**WRITTEN TASK**
The complete listing should be restated exactly.
** start of STORED DATA **
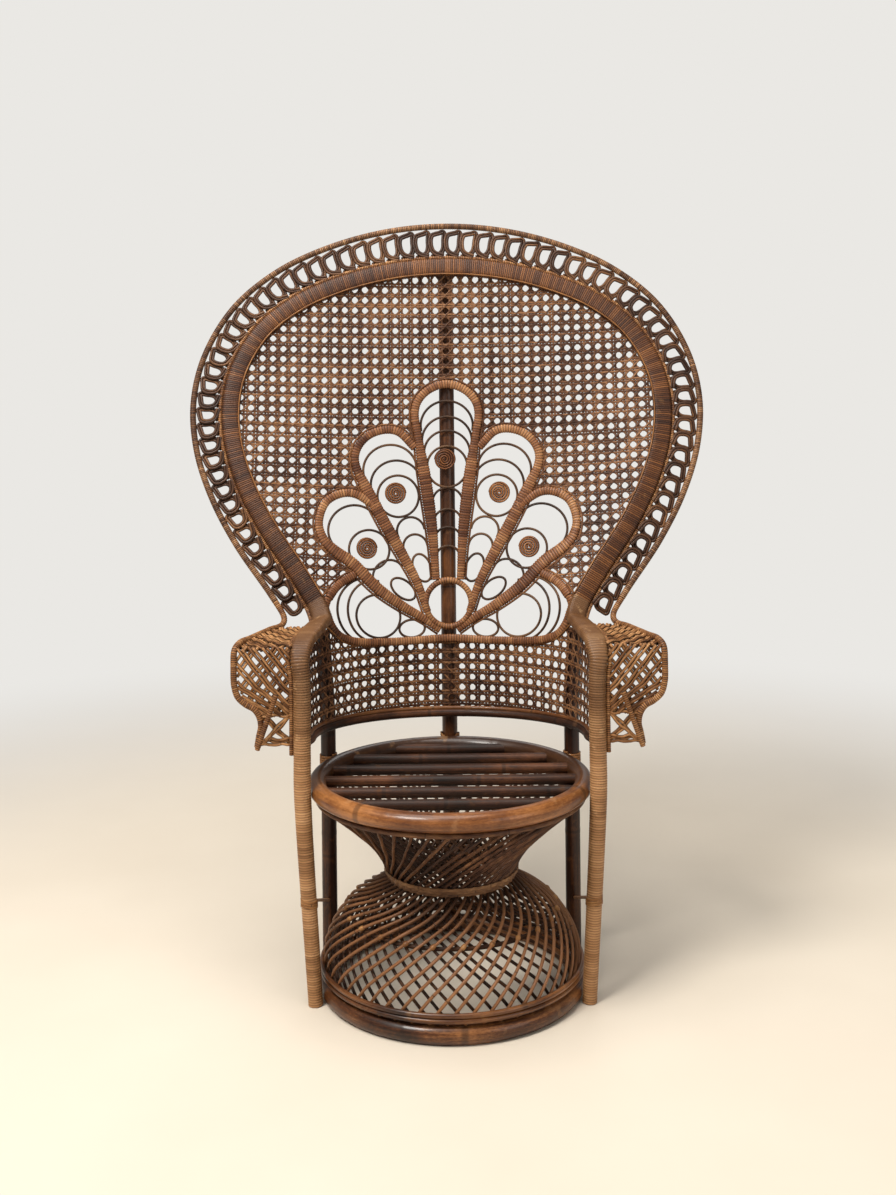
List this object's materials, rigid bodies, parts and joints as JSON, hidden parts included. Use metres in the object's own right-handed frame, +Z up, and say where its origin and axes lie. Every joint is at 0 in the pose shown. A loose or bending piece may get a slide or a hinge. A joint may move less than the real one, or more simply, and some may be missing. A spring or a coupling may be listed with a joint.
{
  "type": "peacock chair",
  "caption": "Wicker armchair with a round fan-shaped back, an openwork feather motif, low wrapped arms and an hourglass base of slanting reeds.",
  "frame": {"origin": "on the floor, under the middle of the chair's outer box", "axes": "+X to the right as seen from the front, +Y from the seat towards the back, +Z up"},
  "size_m": [1.0706, 0.6524, 1.4831],
  "materials": {
    "glossy_rattan": "varnished rattan pole, mid brown, glossy",
    "dark_rattan": "varnished rattan pole, dark brown, glossy",
    "wrapped_cane": "pole wrapped in narrow cane, golden brown, satin",
    "woven_cane": "open cane weave, brown, satin",
    "brown_reed": "round reed, brown, satin"
  },
  "bodies": {
    "root": {"floor_ring": "glossy_rattan", "seat_ring": "glossy_rattan", "seat_inner_ring": "dark_rattan", "seat_pole_1": "dark_rattan", "seat_pole_2": "dark_rattan", "seat_pole_3": "dark_rattan", "seat_pole_4": "dark_rattan", "seat_pole_5": "dark_rattan", "seat_pole_6": "dark_rattan", "base_reeds": "brown_reed", "base_upper_lining": "brown_reed", "base_lower_lining": "brown_reed", "waist_binding": "wrapped_cane", "floor_hoop_lower": "glossy_rattan", "floor_hoop_upper": "glossy_rattan", "fan_hoop": "wrapped_cane", "front_post_right": "wrapped_cane", "front_post_left": "wrapped_cane", "trim_rod": "wrapped_cane", "outer_rim": "wrapped_cane", "loop_border": "brown_reed", "petal_centre": "wrapped_cane", "petal_middle_right": "wrapped_cane", "petal_middle_left": "wrapped_cane", "petal_lower_right": "wrapped_cane", "petal_lower_left": "wrapped_cane", "motif_rail": "wrapped_cane", "motif_base_ring": "wrapped_cane", "rosette_centre": "brown_reed", "rosette_middle_right": "brown_reed", "rosette_middle_left": "brown_reed", "rosette_lower_right": "brown_reed", "rosette_lower_left": "brown_reed", "fan_caning": "woven_cane", "wall_caning": "woven_cane", "wall_rim": "dark_rattan", "wall_rod": "glossy_rattan", "rear_post_right": "glossy_rattan", "rear_post_left": "glossy_rattan", "rear_post_centre": "glossy_rattan", "seat_binding_right": "wrapped_cane", "seat_binding_left": "wrapped_cane", "seat_binding_centre": "wrapped_cane", "leg_tie_right": "wrapped_cane", "leg_tie_left": "wrapped_cane", "arm_rim_right": "wrapped_cane", "arm_rim_left": "wrapped_cane", "arm_top_lattice_right": "woven_cane", "arm_top_lattice_left": "woven_cane", "arm_front_lattice_right": "woven_cane", "arm_front_lattice_left": "woven_cane", "arm_strut_right": "wrapped_cane", "arm_strut_left": "wrapped_cane"}
  },
  "joints": []
}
** end of STORED DATA **
**EXERCISE ANSWER**
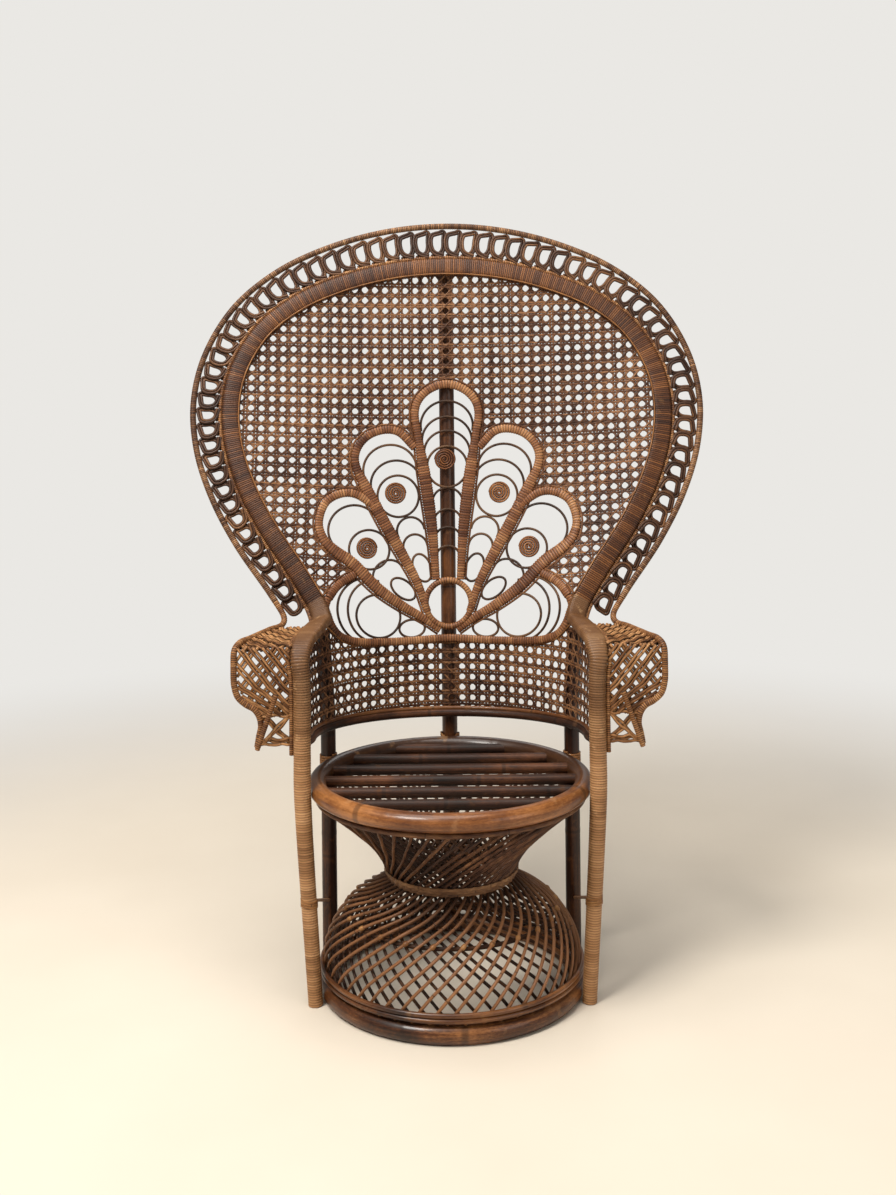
List this object's materials, rigid bodies, parts and joints as JSON, hidden parts included. Use metres in the object's own right-handed frame, +Z up, and say where its origin and axes lie. Every joint is at 0 in the pose shown. A loose or bending piece may get a slide or a hinge. A joint may move less than the real one, or more simply, and some may be missing. A spring or a coupling may be listed with a joint.
{
  "type": "peacock chair",
  "caption": "Wicker armchair with a round fan-shaped back, an openwork feather motif, low wrapped arms and an hourglass base of slanting reeds.",
  "frame": {"origin": "on the floor, under the middle of the chair's outer box", "axes": "+X to the right as seen from the front, +Y from the seat towards the back, +Z up"},
  "size_m": [1.0706, 0.6524, 1.4831],
  "materials": {
    "glossy_rattan": "varnished rattan pole, mid brown, glossy",
    "dark_rattan": "varnished rattan pole, dark brown, glossy",
    "wrapped_cane": "pole wrapped in narrow cane, golden brown, satin",
    "woven_cane": "open cane weave, brown, satin",
    "brown_reed": "round reed, brown, satin"
  },
  "bodies": {
    "root": {"floor_ring": "glossy_rattan", "seat_ring": "glossy_rattan", "seat_inner_ring": "dark_rattan", "seat_pole_1": "dark_rattan", "seat_pole_2": "dark_rattan", "seat_pole_3": "dark_rattan", "seat_pole_4": "dark_rattan", "seat_pole_5": "dark_rattan", "seat_pole_6": "dark_rattan", "base_reeds": "brown_reed", "base_upper_lining": "brown_reed", "base_lower_lining": "brown_reed", "waist_binding": "wrapped_cane", "floor_hoop_lower": "glossy_rattan", "floor_hoop_upper": "glossy_rattan", "fan_hoop": "wrapped_cane", "front_post_right": "wrapped_cane", "front_post_left": "wrapped_cane", "trim_rod": "wrapped_cane", "outer_rim": "wrapped_cane", "loop_border": "brown_reed", "petal_centre": "wrapped_cane", "petal_middle_right": "wrapped_cane", "petal_middle_left": "wrapped_cane", "petal_lower_right": "wrapped_cane", "petal_lower_left": "wrapped_cane", "motif_rail": "wrapped_cane", "motif_base_ring": "wrapped_cane", "rosette_centre": "brown_reed", "rosette_middle_right": "brown_reed", "rosette_middle_left": "brown_reed", "rosette_lower_right": "brown_reed", "rosette_lower_left": "brown_reed", "fan_caning": "woven_cane", "wall_caning": "woven_cane", "wall_rim": "dark_rattan", "wall_rod": "glossy_rattan", "rear_post_right": "glossy_rattan", "rear_post_left": "glossy_rattan", "rear_post_centre": "glossy_rattan", "seat_binding_right": "wrapped_cane", "seat_binding_left": "wrapped_cane", "seat_binding_centre": "wrapped_cane", "leg_tie_right": "wrapped_cane", "leg_tie_left": "wrapped_cane", "arm_rim_right": "wrapped_cane", "arm_rim_left": "wrapped_cane", "arm_top_lattice_right": "woven_cane", "arm_top_lattice_left": "woven_cane", "arm_front_lattice_right": "woven_cane", "arm_front_lattice_left": "woven_cane", "arm_strut_right": "wrapped_cane", "arm_strut_left": "wrapped_cane"}
  },
  "joints": []
}